Alabama Gov. Kay Ivey, who has campaigned against the union, wrote in a post on X that auto manufacturing is one of the state’s crown jewel industries, and the state is committed to keeping it that way.

“Alabama is not Michigan, and we are not the Sweet Home to the UAW,” she wrote. “We urge the UAW to respect the results of this secret ballot election.”

Worker Melissa Howell, who opposed joining the union, said she and other employees realized that the UAW was making lofty promises that it couldn’t put in writing, including pay of $40 per hour, pensions and better benefits.

“They kept repeating over and over, ‘You’re not going to lose anything. We’re going to start with what you have right now,’” Howell said. “That’s when we really started letting people know, ‘Hey, hold up. It’s all negotiable.'”

But Kirk Garner, 60, who works in quality control at the Mercedes assembly plant and supported joining the union, said workers were shown an anti-union video every day ahead of the vote, while union opponents targeted employees who they thought could be persuaded to vote no.

“I’m disappointed in the people that flipped and believed the persuaders,” Garner said.

The UAW won at Volkswagen largely because of the prospect of substantially higher wages and other benefits. Contracts reached with the Detroit Three automakers, General Motors, Stellantis and Ford, brought 33% raises between now and 2028 when the deals expire, giving the union a large recruiting tool.
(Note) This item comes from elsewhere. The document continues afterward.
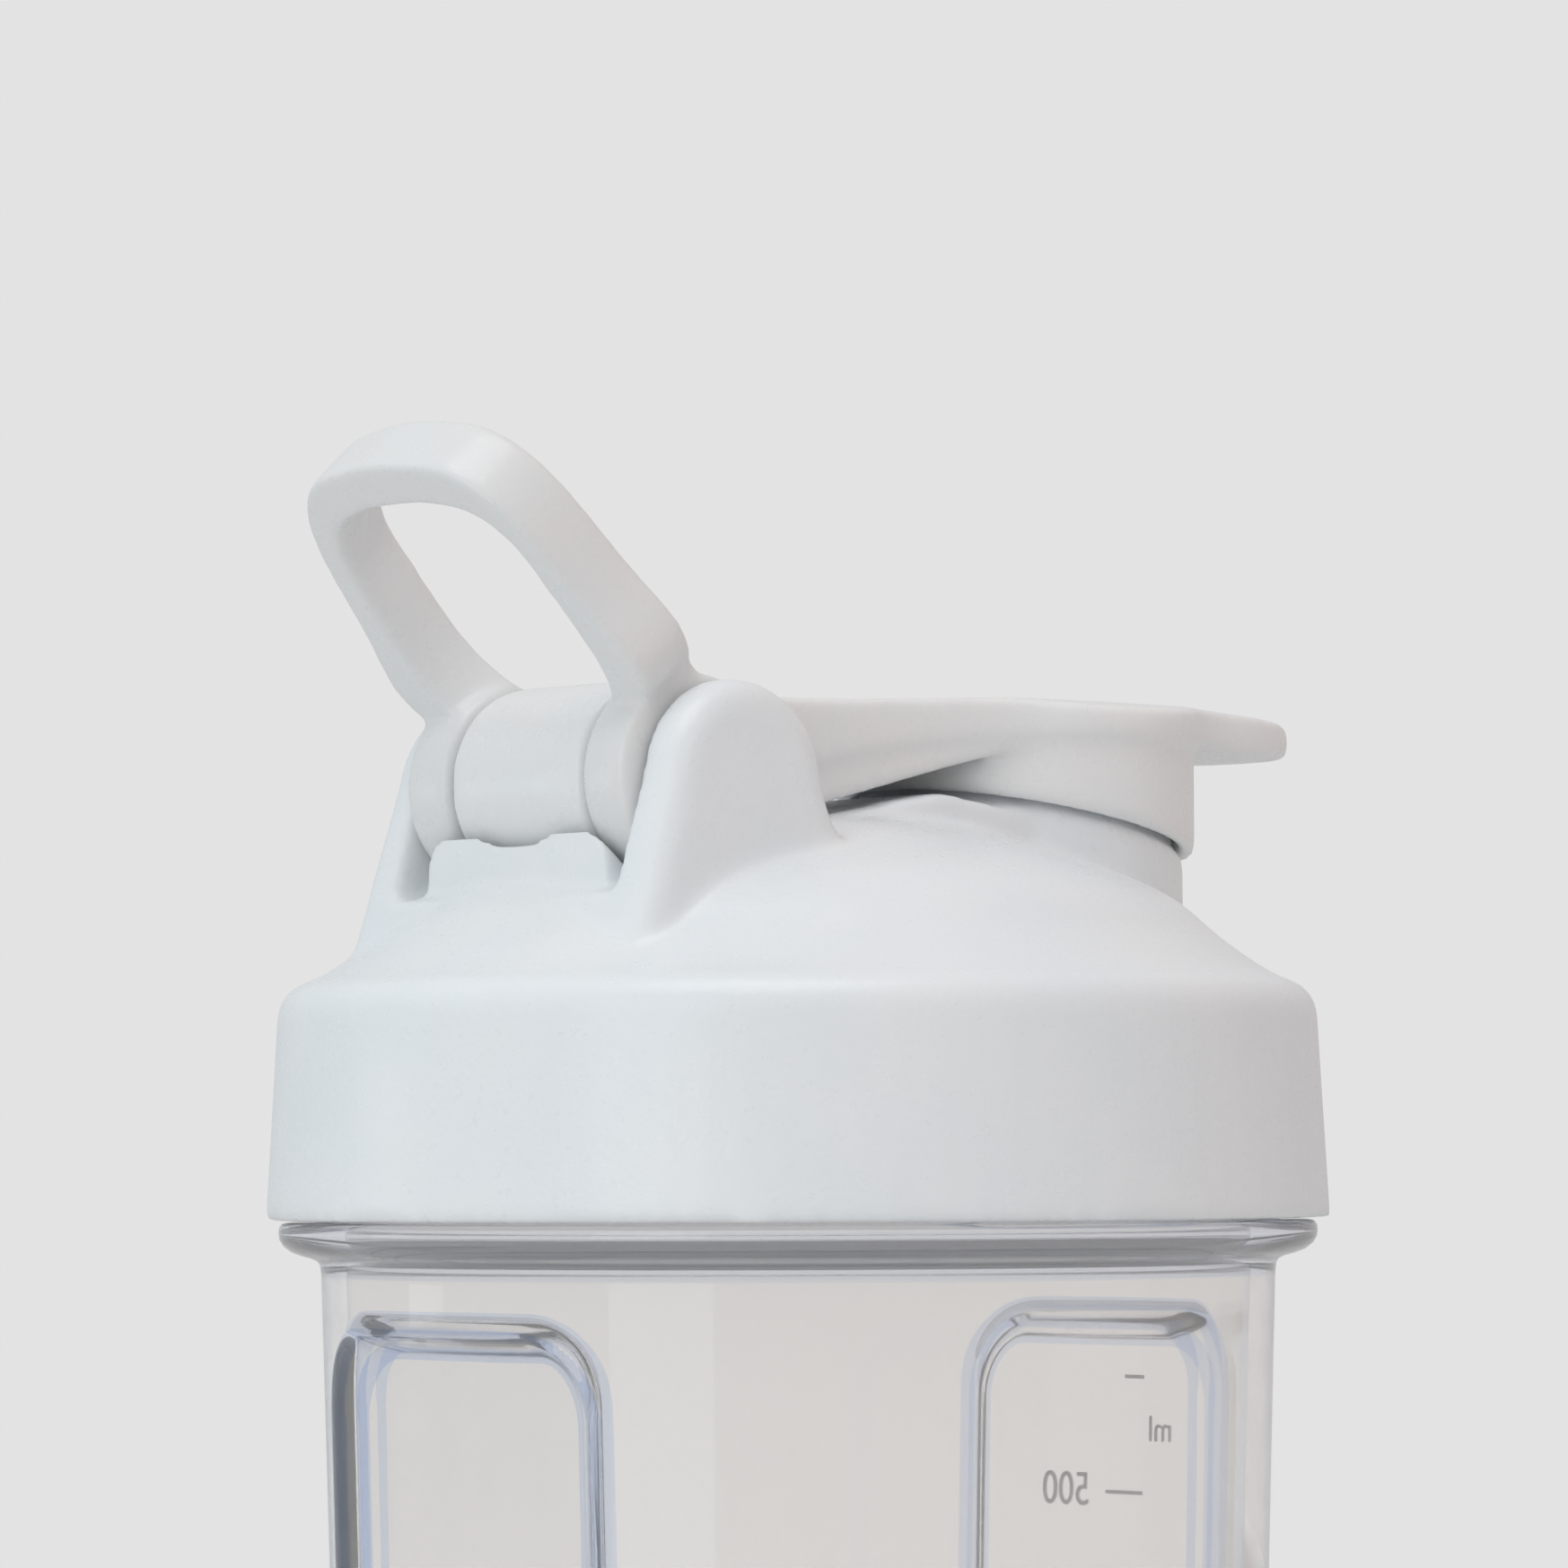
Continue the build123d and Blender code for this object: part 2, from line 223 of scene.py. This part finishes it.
def soft_elastomer():
    """The pale, matt rubber of both seals."""
    nodes = Nodes("seal_soft")
    colour = nodes.mottled(3 * MM, (0.66, 0.69, 0.71), (0.73, 0.75, 0.76))
    rough = nodes.varied(1.5 * MM, 0.55, 0.68)
    normal = nodes.bump(nodes.noise(0.3 * MM, 2), 0.03 * MM, 0.3)
    return nodes.finish(colour, rough, normal, Subsurface_Weight=0.1, Subsurface_Scale=0.003)


def steel_wire():
    """Bright drawn stainless steel."""
    nodes = Nodes("wire_steel")
    colour = nodes.mottled(2 * MM, (0.60, 0.60, 0.60), (0.72, 0.72, 0.71))
    rough = nodes.varied(0.8 * MM, 0.12, 0.24)
    normal = nodes.bump(nodes.noise(0.4 * MM, 2, (1, 1, 4)), 0.02 * MM, 0.3)
    return nodes.finish(colour, rough, normal, Metallic=1.0)


def frosted_marks():
    """The matt grey of the volume scale, darker than the clear wall behind it."""
    nodes = Nodes("marks_frosted")
    colour = nodes.mottled(1 * MM, (0.42, 0.45, 0.50), (0.50, 0.52, 0.56))
    rough = nodes.varied(0.5 * MM, 0.45, 0.6)
    return nodes.finish(colour, rough, nodes.bump(nodes.noise(0.25 * MM, 2), 0.02 * MM, 0.4))


def floor_paint():
    """Pale matt paint for the stage's floor."""
    nodes = Nodes("floor_pale")
    colour = nodes.mottled(0.2, (0.74, 0.74, 0.735), (0.77, 0.77, 0.765))
    rough = nodes.varied(0.02, 0.6, 0.7)
    return nodes.finish(colour, rough, nodes.bump(nodes.noise(0.004), 0.0002, 0.2))


# ---- helpers for pieces --------------------------------------------------------------------
def put(name, mesh, material, body, node=None, smooth=True):
    """Adds a piece that rides on a body and may stand for a CAD node."""
    mesh.materials.clear()
    mesh.materials.append(material)
    mesh.polygons.foreach_set("use_smooth", [smooth] * len(mesh.polygons))
    piece = bpy.data.objects.new(name, mesh)
    bpy.context.scene.collection.objects.link(piece)
    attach(piece, body)
    if node:
        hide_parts(node)


def final_mesh(work):
    """The mesh that a working object comes to. The object is removed."""
    bpy.context.scene.collection.objects.link(work)
    depsgraph = bpy.context.evaluated_depsgraph_get()
    mesh = bpy.data.meshes.new_from_object(work.evaluated_get(depsgraph))
    bpy.data.objects.remove(work)
    return mesh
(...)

Before VW, the United Auto Workers had little success at nonunion auto plants in the South, where workers have been much less drawn to organized labor than in the traditional union strongholds of Michigan and other industrial Midwestern states.

A victory at the Mercedes plants would have represented a huge plum for the union, which has long struggled to overcome the enticements that Southern states have bestowed on foreign automakers, including tax breaks, lower labor costs and a nonunion workforce.

It turns out that the union had a tougher time in Alabama than in Tennessee, where the UAW narrowly lost two previous votes and was familiar with workers at the factory.